Return verbatim the inclusive range of lines running from the line that contains "for name, make" to the line that contains "if obj.type not". Omit every other line.

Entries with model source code
_ _ _ _

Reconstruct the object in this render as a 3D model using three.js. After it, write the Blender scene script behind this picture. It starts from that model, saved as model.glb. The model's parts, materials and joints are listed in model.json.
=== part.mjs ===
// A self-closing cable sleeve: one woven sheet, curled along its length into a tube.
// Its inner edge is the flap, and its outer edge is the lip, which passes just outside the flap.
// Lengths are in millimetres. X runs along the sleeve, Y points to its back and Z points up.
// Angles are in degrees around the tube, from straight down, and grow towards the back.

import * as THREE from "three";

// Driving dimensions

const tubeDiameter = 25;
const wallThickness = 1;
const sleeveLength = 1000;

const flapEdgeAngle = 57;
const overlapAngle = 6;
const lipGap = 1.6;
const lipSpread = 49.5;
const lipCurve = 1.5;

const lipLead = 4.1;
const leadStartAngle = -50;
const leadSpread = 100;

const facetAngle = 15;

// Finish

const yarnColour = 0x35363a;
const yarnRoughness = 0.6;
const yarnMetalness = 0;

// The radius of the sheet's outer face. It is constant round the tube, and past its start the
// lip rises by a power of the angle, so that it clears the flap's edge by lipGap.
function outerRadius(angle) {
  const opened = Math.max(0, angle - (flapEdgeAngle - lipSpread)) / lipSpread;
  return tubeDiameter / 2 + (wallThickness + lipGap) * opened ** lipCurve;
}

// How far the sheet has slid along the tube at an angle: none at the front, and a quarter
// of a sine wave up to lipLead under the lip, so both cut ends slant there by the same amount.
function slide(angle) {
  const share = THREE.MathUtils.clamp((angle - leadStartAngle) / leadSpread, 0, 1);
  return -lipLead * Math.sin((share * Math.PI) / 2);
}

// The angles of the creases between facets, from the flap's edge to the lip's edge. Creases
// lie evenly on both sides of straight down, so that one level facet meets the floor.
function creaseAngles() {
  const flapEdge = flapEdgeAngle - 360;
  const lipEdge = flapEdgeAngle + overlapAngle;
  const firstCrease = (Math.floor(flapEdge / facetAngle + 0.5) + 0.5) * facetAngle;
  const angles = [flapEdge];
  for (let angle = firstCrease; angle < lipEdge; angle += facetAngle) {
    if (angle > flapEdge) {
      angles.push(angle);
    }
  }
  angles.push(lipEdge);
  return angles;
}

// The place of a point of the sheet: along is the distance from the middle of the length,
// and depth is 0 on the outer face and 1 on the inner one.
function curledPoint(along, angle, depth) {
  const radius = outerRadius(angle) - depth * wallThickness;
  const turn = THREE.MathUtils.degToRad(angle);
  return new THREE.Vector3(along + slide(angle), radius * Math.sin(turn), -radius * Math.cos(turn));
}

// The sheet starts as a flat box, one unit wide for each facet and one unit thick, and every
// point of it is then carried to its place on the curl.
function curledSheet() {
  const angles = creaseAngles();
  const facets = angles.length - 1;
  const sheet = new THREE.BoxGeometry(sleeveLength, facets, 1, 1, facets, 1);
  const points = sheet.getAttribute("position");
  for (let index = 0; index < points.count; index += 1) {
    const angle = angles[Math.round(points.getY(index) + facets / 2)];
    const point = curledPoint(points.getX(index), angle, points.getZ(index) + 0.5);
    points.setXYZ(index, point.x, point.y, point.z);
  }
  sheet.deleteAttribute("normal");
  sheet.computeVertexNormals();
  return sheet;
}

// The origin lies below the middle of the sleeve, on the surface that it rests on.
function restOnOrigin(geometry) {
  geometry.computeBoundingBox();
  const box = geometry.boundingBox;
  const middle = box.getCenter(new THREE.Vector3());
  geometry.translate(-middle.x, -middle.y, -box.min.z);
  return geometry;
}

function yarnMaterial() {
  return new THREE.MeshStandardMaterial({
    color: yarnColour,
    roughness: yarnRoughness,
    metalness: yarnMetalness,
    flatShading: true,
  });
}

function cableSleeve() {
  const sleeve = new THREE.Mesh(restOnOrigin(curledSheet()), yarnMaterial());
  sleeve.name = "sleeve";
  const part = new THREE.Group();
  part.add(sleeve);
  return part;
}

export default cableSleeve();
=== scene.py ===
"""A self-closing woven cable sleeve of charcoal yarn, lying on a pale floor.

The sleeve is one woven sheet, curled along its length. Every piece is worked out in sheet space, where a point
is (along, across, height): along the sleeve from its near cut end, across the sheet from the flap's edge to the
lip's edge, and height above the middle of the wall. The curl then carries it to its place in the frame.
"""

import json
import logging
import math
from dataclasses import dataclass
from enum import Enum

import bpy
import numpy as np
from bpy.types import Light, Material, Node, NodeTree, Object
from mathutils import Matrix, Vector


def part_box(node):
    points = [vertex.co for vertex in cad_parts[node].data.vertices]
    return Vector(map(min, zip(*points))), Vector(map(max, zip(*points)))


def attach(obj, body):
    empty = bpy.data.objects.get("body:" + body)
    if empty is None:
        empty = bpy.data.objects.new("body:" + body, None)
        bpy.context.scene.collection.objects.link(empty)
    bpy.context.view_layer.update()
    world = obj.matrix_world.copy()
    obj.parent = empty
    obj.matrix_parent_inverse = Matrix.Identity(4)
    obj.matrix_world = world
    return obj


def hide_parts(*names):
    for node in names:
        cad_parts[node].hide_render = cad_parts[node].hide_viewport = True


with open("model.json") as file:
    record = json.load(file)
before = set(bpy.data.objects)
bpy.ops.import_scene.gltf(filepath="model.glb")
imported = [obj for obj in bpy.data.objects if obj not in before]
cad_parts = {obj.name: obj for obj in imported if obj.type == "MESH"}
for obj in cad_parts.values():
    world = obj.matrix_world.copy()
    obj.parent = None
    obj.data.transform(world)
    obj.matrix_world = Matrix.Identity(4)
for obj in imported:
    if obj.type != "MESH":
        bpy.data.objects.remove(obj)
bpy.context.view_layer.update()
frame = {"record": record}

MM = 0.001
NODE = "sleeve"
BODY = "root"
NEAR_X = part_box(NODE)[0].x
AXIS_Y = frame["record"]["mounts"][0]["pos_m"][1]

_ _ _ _

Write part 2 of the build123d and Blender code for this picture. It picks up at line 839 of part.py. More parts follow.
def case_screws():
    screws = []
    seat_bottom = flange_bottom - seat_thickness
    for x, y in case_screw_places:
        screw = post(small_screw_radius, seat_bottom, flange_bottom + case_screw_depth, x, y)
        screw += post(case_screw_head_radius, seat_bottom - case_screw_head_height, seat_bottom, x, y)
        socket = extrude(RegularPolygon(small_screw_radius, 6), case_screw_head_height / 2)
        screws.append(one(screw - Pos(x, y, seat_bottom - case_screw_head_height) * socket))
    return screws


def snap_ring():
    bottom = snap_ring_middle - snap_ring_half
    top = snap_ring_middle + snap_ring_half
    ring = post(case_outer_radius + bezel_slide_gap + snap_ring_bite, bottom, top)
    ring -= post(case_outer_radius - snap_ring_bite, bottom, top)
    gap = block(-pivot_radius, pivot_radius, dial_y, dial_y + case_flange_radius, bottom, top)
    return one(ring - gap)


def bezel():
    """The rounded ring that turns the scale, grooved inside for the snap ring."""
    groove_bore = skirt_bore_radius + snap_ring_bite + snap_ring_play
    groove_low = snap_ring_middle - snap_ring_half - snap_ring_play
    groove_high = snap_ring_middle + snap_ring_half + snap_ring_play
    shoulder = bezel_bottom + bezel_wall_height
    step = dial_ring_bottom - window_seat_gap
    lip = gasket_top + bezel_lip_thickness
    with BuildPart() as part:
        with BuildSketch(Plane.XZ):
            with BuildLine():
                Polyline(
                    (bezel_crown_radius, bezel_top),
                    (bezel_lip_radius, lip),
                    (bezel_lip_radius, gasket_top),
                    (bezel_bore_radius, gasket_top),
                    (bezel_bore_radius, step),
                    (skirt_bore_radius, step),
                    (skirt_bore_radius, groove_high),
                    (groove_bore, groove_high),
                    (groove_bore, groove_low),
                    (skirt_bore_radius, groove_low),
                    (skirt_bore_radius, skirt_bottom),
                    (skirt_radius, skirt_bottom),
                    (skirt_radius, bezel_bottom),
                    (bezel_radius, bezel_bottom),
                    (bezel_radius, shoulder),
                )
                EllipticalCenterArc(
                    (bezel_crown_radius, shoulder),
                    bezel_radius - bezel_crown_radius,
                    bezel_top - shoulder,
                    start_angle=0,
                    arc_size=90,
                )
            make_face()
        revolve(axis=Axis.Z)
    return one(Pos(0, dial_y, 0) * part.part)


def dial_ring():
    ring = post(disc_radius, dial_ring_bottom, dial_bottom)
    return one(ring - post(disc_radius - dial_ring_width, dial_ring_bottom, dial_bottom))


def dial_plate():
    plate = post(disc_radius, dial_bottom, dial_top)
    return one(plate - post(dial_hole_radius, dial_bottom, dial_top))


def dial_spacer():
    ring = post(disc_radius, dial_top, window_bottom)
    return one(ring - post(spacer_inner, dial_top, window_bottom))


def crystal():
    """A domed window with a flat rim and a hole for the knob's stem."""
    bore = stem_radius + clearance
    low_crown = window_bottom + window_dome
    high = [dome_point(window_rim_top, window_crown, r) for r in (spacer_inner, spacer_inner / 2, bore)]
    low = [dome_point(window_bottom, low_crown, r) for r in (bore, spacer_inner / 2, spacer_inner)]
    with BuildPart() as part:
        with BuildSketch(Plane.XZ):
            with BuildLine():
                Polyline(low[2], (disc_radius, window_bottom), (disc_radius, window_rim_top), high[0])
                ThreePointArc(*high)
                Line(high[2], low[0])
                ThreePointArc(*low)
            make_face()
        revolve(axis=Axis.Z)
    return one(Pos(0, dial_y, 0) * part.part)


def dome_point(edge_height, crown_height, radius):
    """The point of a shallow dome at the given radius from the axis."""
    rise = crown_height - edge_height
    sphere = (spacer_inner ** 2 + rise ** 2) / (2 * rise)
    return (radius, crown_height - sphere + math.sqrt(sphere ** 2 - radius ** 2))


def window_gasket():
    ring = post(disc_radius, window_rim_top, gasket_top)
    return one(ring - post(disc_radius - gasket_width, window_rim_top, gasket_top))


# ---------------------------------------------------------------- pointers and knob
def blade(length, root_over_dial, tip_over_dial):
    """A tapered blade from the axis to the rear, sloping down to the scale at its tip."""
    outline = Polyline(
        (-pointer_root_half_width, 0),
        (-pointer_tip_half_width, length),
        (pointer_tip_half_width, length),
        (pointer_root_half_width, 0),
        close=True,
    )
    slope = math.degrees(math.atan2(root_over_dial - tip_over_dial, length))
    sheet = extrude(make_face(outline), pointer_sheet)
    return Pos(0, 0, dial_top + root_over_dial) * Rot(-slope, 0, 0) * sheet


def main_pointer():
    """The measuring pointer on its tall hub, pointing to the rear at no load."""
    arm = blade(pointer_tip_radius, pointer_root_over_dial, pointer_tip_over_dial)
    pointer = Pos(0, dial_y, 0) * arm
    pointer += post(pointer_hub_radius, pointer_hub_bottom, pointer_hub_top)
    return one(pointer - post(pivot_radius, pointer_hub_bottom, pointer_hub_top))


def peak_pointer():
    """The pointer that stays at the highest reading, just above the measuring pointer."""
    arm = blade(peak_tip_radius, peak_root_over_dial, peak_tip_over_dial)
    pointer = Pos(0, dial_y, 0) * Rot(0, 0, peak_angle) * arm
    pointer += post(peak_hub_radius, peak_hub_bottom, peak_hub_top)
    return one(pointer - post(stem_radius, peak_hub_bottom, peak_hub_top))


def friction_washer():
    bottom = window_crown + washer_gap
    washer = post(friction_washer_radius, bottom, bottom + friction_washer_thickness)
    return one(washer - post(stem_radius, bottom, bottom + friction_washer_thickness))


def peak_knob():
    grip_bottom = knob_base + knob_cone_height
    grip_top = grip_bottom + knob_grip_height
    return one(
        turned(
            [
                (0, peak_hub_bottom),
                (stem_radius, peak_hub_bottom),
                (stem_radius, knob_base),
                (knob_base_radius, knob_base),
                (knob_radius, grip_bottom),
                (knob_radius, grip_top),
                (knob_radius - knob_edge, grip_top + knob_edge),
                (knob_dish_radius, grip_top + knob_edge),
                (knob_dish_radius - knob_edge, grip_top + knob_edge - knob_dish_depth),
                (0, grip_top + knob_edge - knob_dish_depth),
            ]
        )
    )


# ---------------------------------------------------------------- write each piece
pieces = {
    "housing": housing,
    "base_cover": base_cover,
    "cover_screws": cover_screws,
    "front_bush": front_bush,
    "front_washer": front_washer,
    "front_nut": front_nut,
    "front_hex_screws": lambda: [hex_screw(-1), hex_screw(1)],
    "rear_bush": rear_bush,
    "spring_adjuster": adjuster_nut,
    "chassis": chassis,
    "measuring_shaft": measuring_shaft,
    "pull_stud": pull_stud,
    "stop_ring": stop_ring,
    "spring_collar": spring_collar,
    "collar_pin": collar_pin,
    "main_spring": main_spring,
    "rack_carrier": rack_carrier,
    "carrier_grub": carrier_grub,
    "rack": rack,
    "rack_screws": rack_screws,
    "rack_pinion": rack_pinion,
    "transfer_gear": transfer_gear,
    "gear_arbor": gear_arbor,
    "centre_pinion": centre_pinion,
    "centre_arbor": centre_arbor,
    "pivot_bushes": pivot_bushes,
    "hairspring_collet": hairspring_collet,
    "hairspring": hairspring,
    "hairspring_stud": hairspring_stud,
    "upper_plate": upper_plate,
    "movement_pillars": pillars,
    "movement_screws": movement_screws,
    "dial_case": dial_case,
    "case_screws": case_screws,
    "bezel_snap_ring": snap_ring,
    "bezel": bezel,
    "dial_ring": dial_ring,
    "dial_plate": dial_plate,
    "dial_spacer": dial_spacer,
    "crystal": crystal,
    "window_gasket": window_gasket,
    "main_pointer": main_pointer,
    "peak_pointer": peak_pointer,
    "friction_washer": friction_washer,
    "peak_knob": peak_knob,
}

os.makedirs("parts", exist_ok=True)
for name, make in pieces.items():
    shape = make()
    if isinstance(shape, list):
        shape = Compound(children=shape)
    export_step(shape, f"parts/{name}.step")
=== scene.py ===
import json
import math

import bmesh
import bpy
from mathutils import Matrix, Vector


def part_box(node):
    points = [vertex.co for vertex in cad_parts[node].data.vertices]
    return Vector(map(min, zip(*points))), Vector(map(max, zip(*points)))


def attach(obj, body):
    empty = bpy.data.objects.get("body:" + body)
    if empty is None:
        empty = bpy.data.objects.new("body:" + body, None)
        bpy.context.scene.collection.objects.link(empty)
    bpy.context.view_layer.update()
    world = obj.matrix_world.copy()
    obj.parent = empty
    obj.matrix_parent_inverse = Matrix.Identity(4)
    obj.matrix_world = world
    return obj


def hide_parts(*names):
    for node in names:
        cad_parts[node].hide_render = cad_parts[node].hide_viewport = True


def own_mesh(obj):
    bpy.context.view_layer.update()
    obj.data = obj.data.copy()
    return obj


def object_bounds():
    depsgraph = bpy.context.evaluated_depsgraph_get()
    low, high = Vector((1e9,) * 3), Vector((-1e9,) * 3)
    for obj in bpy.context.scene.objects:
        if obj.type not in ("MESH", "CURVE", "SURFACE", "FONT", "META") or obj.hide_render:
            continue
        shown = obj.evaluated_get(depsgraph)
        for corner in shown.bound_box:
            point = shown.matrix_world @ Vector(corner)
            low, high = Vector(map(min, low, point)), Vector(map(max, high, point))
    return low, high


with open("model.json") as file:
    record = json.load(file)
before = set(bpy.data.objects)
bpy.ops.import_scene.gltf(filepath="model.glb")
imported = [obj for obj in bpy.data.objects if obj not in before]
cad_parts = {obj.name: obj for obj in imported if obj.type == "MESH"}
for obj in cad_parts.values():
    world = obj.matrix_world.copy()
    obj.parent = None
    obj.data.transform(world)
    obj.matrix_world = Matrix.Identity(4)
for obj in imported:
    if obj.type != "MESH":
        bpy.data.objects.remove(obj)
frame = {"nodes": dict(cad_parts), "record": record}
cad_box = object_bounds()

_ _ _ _

> The result:
for name, make in pieces.items():
    shape = make()
    if isinstance(shape, list):
        shape = Compound(children=shape)
    export_step(shape, f"parts/{name}.step")
=== scene.py ===
import json
import math

import bmesh
import bpy
from mathutils import Matrix, Vector


def part_box(node):
    points = [vertex.co for vertex in cad_parts[node].data.vertices]
    return Vector(map(min, zip(*points))), Vector(map(max, zip(*points)))


def attach(obj, body):
    empty = bpy.data.objects.get("body:" + body)
    if empty is None:
        empty = bpy.data.objects.new("body:" + body, None)
        bpy.context.scene.collection.objects.link(empty)
    bpy.context.view_layer.update()
    world = obj.matrix_world.copy()
    obj.parent = empty
    obj.matrix_parent_inverse = Matrix.Identity(4)
    obj.matrix_world = world
    return obj


def hide_parts(*names):
    for node in names:
        cad_parts[node].hide_render = cad_parts[node].hide_viewport = True


def own_mesh(obj):
    bpy.context.view_layer.update()
    obj.data = obj.data.copy()
    return obj


def object_bounds():
    depsgraph = bpy.context.evaluated_depsgraph_get()
    low, high = Vector((1e9,) * 3), Vector((-1e9,) * 3)
    for obj in bpy.context.scene.objects:
        if obj.type not in ("MESH", "CURVE", "SURFACE", "FONT", "META") or obj.hide_render:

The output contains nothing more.